In the listing that follows, locate the line containing "back_facing()" and the line containing "MIDDLE = (-1.1, -0.67, 0.0)". Retype exactly those two lines and every line between them, and nothing more.

** begin Source data **

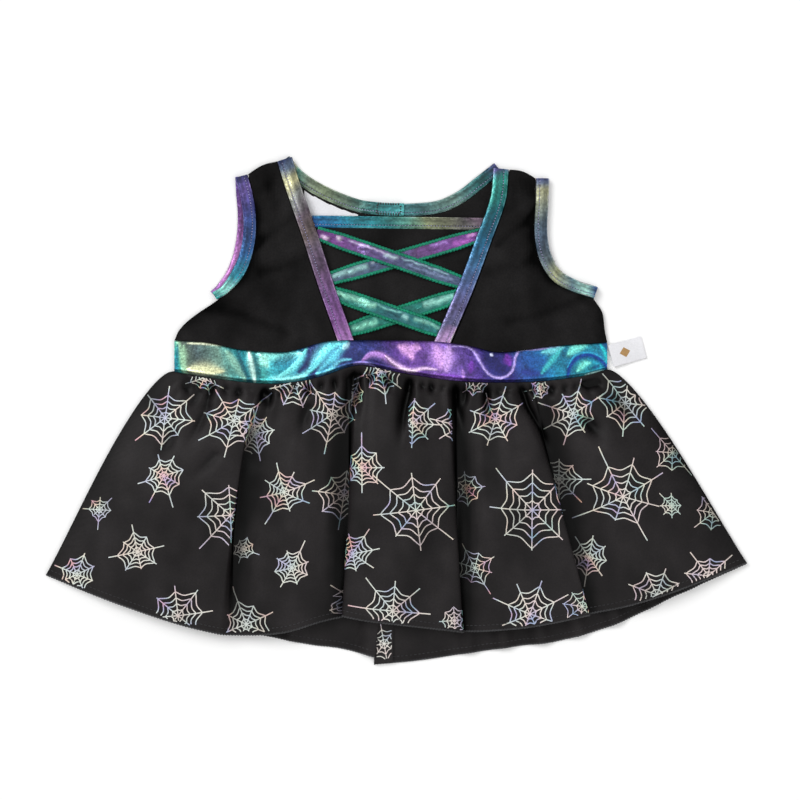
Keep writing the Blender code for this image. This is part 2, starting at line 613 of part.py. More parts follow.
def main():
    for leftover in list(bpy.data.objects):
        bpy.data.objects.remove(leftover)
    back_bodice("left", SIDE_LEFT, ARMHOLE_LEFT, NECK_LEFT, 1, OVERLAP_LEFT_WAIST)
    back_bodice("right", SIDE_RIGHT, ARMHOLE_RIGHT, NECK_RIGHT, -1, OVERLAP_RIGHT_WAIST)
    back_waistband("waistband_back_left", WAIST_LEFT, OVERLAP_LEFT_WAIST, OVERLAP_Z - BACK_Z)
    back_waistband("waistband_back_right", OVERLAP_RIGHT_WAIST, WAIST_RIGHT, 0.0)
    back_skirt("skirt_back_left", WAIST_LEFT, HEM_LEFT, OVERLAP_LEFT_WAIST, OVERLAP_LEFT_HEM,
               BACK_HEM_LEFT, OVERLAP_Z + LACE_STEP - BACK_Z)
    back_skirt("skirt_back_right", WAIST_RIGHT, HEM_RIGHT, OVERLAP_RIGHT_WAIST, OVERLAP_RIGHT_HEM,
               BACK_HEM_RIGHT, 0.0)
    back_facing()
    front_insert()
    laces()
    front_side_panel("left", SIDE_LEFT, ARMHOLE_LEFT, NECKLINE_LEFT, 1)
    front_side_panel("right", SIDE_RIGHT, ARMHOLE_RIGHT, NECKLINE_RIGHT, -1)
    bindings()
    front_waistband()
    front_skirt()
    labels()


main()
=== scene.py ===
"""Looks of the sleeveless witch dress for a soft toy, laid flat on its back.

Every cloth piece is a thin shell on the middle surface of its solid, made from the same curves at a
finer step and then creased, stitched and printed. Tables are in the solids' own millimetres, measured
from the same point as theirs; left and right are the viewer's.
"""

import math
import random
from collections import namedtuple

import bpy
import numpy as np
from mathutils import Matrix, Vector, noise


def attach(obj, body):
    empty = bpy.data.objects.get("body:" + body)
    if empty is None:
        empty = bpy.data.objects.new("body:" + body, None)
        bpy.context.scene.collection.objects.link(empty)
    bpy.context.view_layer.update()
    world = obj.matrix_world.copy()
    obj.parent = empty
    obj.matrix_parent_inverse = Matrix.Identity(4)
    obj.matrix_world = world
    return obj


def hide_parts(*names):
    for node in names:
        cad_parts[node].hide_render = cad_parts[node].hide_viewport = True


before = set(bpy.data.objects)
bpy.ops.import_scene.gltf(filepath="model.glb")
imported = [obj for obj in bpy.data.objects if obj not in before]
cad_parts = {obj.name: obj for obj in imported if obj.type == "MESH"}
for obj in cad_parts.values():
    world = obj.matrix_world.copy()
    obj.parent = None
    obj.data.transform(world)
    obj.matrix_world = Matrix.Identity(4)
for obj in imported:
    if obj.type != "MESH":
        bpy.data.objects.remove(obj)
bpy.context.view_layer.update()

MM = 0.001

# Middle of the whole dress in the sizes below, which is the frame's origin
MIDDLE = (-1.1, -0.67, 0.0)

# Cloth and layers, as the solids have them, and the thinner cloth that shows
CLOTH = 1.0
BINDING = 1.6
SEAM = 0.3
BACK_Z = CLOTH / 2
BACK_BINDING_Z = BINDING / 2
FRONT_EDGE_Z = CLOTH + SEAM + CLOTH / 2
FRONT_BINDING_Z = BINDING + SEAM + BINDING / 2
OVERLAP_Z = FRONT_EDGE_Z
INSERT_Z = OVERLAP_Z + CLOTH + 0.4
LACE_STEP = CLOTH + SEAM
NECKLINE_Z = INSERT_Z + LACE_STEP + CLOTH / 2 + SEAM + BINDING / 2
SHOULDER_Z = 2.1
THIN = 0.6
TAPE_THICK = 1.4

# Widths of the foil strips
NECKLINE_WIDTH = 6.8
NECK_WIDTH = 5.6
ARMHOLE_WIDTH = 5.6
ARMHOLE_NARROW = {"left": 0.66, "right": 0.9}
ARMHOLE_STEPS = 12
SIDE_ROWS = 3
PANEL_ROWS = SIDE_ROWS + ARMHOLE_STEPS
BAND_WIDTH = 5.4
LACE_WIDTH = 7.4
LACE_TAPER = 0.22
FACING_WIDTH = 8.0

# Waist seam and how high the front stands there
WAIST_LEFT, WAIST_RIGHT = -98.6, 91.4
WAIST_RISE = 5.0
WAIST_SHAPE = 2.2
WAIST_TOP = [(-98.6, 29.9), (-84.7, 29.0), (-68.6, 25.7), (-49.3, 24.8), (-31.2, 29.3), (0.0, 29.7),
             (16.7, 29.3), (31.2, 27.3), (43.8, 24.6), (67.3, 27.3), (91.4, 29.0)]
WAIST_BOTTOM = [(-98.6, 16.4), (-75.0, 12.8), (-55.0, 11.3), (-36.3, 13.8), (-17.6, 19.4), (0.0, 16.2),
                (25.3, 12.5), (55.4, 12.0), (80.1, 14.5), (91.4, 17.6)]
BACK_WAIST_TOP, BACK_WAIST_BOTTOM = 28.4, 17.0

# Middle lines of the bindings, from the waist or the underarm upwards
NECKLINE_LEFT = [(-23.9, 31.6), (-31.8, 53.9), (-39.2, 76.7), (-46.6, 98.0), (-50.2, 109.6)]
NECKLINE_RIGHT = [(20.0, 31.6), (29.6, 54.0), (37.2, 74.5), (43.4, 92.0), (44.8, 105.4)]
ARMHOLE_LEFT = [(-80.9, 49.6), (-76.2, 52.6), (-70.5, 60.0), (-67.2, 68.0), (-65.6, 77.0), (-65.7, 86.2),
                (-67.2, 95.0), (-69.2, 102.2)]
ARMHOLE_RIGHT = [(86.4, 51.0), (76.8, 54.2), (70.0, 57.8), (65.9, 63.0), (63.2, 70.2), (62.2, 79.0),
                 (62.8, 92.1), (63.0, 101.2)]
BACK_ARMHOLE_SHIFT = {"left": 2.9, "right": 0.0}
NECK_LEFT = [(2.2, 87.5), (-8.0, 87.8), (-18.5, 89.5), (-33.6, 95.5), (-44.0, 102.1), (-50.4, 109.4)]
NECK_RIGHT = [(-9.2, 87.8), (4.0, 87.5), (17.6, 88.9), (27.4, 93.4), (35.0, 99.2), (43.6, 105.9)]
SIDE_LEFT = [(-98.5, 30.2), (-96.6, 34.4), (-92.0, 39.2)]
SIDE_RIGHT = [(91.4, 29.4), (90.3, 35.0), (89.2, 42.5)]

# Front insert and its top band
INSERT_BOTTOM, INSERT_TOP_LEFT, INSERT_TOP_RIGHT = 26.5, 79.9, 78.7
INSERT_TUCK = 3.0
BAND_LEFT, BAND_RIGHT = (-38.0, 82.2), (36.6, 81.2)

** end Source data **

Task answer:
    back_facing()
    front_insert()
    laces()
    front_side_panel("left", SIDE_LEFT, ARMHOLE_LEFT, NECKLINE_LEFT, 1)
    front_side_panel("right", SIDE_RIGHT, ARMHOLE_RIGHT, NECKLINE_RIGHT, -1)
    bindings()
    front_waistband()
    front_skirt()
    labels()


main()
=== scene.py ===
"""Looks of the sleeveless witch dress for a soft toy, laid flat on its back.

Every cloth piece is a thin shell on the middle surface of its solid, made from the same curves at a
finer step and then creased, stitched and printed. Tables are in the solids' own millimetres, measured
from the same point as theirs; left and right are the viewer's.
"""

import math
import random
from collections import namedtuple

import bpy
import numpy as np
from mathutils import Matrix, Vector, noise


def attach(obj, body):
    empty = bpy.data.objects.get("body:" + body)
    if empty is None:
        empty = bpy.data.objects.new("body:" + body, None)
        bpy.context.scene.collection.objects.link(empty)
    bpy.context.view_layer.update()
    world = obj.matrix_world.copy()
    obj.parent = empty
    obj.matrix_parent_inverse = Matrix.Identity(4)
    obj.matrix_world = world
    return obj


def hide_parts(*names):
    for node in names:
        cad_parts[node].hide_render = cad_parts[node].hide_viewport = True


before = set(bpy.data.objects)
bpy.ops.import_scene.gltf(filepath="model.glb")
imported = [obj for obj in bpy.data.objects if obj not in before]
cad_parts = {obj.name: obj for obj in imported if obj.type == "MESH"}
for obj in cad_parts.values():
    world = obj.matrix_world.copy()
    obj.parent = None
    obj.data.transform(world)
    obj.matrix_world = Matrix.Identity(4)
for obj in imported:
    if obj.type != "MESH":
        bpy.data.objects.remove(obj)
bpy.context.view_layer.update()

MM = 0.001

# Middle of the whole dress in the sizes below, which is the frame's origin
MIDDLE = (-1.1, -0.67, 0.0)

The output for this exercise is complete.